If production mdrun can not be reproducible, what is the good way to explain these different results?


1 Like

Hi Ming,

I think what you did is not wrong. Even though you use the same initial coordinates and input files, two simulations can be different because they will have different initial velocities if you don’t set the seed of generating velocities same in your inputs. The RMSD is the difference between the coordinates at time t and the inital coordinates, which can be different between two simulations starting with different velocities, because systems are moving in different way.

You can set gen-seed to the same integer except -1 in the input file for different simulations, since -1 is the default value and it generates random velocities in different simulations. If you are running Langevin dynamics or using v-rescale thermostat, you can also set ld-seed to the same integer except -1 to make sure everything is same for reproducing simulations.



from my understanding perfect reproducibility in MD simulations is a very tricky subject. Even with identical initial conditions (positions, forces and velocities), the trajectory is chaotic: any differences at any point will propagate and cause two simulations to diverge. For this to not happen with most computer architectures (and floating point precision), all calculations must be performed with the same precision and in the exact same order.

But since Gromacs is dynamically doing load balancing by shifting work with domain distributions and many other techniques, there are a lot of things that can affect the order in which these are done, which will affect the final trajectory. Even if these settings were to be constant I believe there’s also the risk of random bit flips in memory, although I don’t know how common those would be.

Still, while the trajectories can be different they still represent the same physics, so neither of the two produced trajectories are incorrect.

This is all to my best knowledge although I’m not sure if this or, as suggested above, a different RNG seed is what explains your divergence.

Kind regards,

Hello Pan and Petter,

Thanks so much for your help and explanation!
I will check the results with setting the seeds.

More questions:
(1) generally, if one does not set the seed and get the different RMSD trajectories, which one should be selected for explaining the experimental results or the phenomena?

(2) Or what is the good way to determine which trajectory is more proper to explain the phenomena?

I have read some papers, where it seems only one trajectory (from only one simulation with enough long time or maybe pick up only one from multiple simulations which can explain the results well?) was used to discuss their contents/phenomena in the paper.

(3) Is it reasonable to pick up only one trajectory from multiple simulations which can explain the wet-lab results well? If not so, what is the good way to determine which trajectory should be used to explain the wet-lab results?

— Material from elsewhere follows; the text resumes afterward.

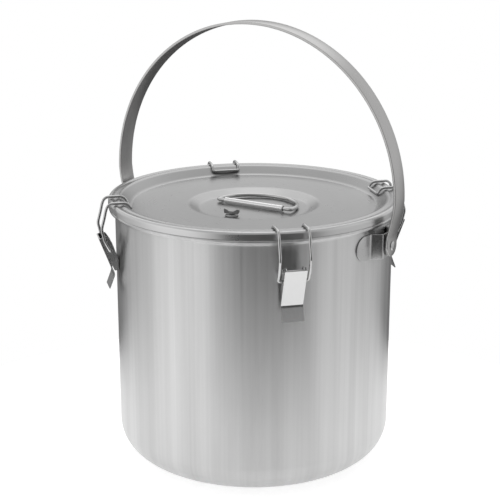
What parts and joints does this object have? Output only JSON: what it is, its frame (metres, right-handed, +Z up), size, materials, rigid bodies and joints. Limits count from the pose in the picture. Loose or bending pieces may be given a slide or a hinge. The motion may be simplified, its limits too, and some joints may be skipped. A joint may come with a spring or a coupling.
{
  "type": "clip-latched kettle",
  "caption": "Deep round stainless steel kettle with a pressed lid, over-centre rim latches, a folding ring handle on the lid and a flat strap bail.",
  "frame": {"origin": "centre of the flat base, on the surface that the kettle stands on", "axes": "+Z up out of the mouth, +X through the right-hand bail rivet, +Y to the back, away from the small vent valve on the lid"},
  "size_m": [0.3134, 0.285, 0.4288],
  "materials": {
    "satin_steel": "vertical satin brushing on drawn stainless sheet",
    "pressed_steel": "fine satin on pressed stainless sheet",
    "strap_steel": "lengthwise brushed flat strap",
    "bright_steel": "tumbled bright stainless, nearly mirror on flat faces",
    "seal": "matt food-grade silicone"
  },
  "bodies": {
    "kettle": {"pot_shell": "satin_steel", "ear_right": "satin_steel", "ear_left": "satin_steel", "bail_rivet_right": "bright_steel", "bail_rivet_left": "bright_steel", "bail_washer_right": "bright_steel", "bail_washer_left": "bright_steel", "latch_base_front_right": "bright_steel", "latch_base_front_left": "bright_steel", "latch_base_back_left": "bright_steel", "latch_base_back_right": "bright_steel", "latch_pin_front_right": "bright_steel", "latch_pin_front_left": "bright_steel", "latch_pin_back_left": "bright_steel", "latch_pin_back_right": "bright_steel"},
    "bail": {"bail_strap": "strap_steel"},
    "lid": {"lid_panel": "pressed_steel", "lid_gasket": "seal", "lid_handle_barrel": "bright_steel", "vent_seat": "bright_steel"},
    "lid_handle": {"lid_handle_ring": "bright_steel"},
    "vent_valve": {"vent_knob": "bright_steel", "vent_plug": "seal"},
    "lever_front_right": {"latch_lever_front_right": "bright_steel"},
    "hook_front_right": {"latch_hook_front_right": "bright_steel"},
    "lever_front_left": {"latch_lever_front_left": "bright_steel"},
    "hook_front_left": {"latch_hook_front_left": "bright_steel"},
    "lever_back_left": {"latch_lever_back_left": "bright_steel"},
    "hook_back_left": {"latch_hook_back_left": "bright_steel"},
    "lever_back_right": {"latch_lever_back_right": "bright_steel"},
    "hook_back_right": {"latch_hook_back_right": "bright_steel"}
  },
  "joints": [
    {"name": "bail_swing", "type": "hinge", "parent": "kettle", "child": "bail", "pos_m": [0, 0, 0.2302], "axis": [1, 0, 0], "range_deg": [-130, 130]},
    {"name": "lid_lift", "type": "slide", "parent": "kettle", "child": "lid", "axis": [0, 0, 1], "range_m": [0, 0.06]},
    {"name": "lid_handle_fold", "type": "hinge", "parent": "lid", "child": "lid_handle", "pos_m": [0, 0, 0.2502], "axis": [1, 0, 0], "range_deg": [0, 160]},
    {"name": "vent_turn", "type": "hinge", "parent": "lid", "child": "vent_valve", "pos_m": [-0.002, -0.038, 0.25], "axis": [0, 0, 1], "range_deg": [0, 90]},
    {"name": "lever_swing_front_right", "type": "hinge", "parent": "kettle", "child": "lever_front_right", "pos_m": [0.10501, -0.10501, 0.226], "axis": [-0.7071, -0.7071, 0], "range_deg": [0, 150]},
    {"name": "hook_swing_front_right", "type": "hinge", "parent": "lever_front_right", "child": "hook_front_right", "pos_m": [0.10226, -0.10226, 0.21571], "axis": [-0.7071, -0.7071, 0], "range_deg": [-210, 0], "deforming": ["latch_hook_front_right"]},
    {"name": "lever_swing_front_left", "type": "hinge", "parent": "kettle", "child": "lever_front_left", "pos_m": [-0.10501, -0.10501, 0.226], "axis": [-0.7071, 0.7071, 0], "range_deg": [0, 150]},
    {"name": "hook_swing_front_left", "type": "hinge", "parent": "lever_front_left", "child": "hook_front_left", "pos_m": [-0.10226, -0.10226, 0.21571], "axis": [-0.7071, 0.7071, 0], "range_deg": [-210, 0], "deforming": ["latch_hook_front_left"]},
    {"name": "lever_swing_back_left", "type": "hinge", "parent": "kettle", "child": "lever_back_left", "pos_m": [-0.10501, 0.10501, 0.226], "axis": [0.7071, 0.7071, 0], "range_deg": [0, 150]},
    {"name": "hook_swing_back_left", "type": "hinge", "parent": "lever_back_left", "child": "hook_back_left", "pos_m": [-0.10226, 0.10226, 0.21571], "axis": [0.7071, 0.7071, 0], "range_deg": [-210, 0], "deforming": ["latch_hook_back_left"]},
    {"name": "lever_swing_back_right", "type": "hinge", "parent": "kettle", "child": "lever_back_right", "pos_m": [0.10501, 0.10501, 0.226], "axis": [0.7071, -0.7071, 0], "range_deg": [0, 150]},
    {"name": "hook_swing_back_right", "type": "hinge", "parent": "lever_back_right", "child": "hook_back_right", "pos_m": [0.10226, 0.10226, 0.21571], "axis": [0.7071, -0.7071, 0], "range_deg": [-210, 0], "deforming": ["latch_hook_back_right"]}
  ],
  "couplings": [
    {"joint": "hook_swing_front_right", "follows": "lever_swing_front_right", "ratio": -1.4},
    {"joint": "hook_swing_front_left", "follows": "lever_swing_front_left", "ratio": -1.4},
    {"joint": "hook_swing_back_left", "follows": "lever_swing_back_left", "ratio": -1.4},
    {"joint": "hook_swing_back_right", "follows": "lever_swing_back_right", "ratio": -1.4}
  ]
}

All replicate simulations should be considered equally valid representations of possible outcomes of a given dynamical system. You wouldn’t do an experiment once and say your error bar is zero, would you? Sampling is key. So even if one trajectory is a perfect explanation of a given phenomenon, cherry-picking because you don’t like the other outcomes is dishonest and bad science. When different simulations give different results, the appropriate action is to comment on distinct behavior in the simulations, the other behaviors that were shared, and the probability of each happening. Rare events are interesting, too!

1 Like

Hi Justin,

Thanks for your help and suggestions. I am doing 3 times 300-ns simulations and waiting for 3rd results.

From all you three (Pan, Petter and Justin) helps, I am learning how to set up seeds when running the script and how to analyze the results properly.

Thanks so much!


1 Like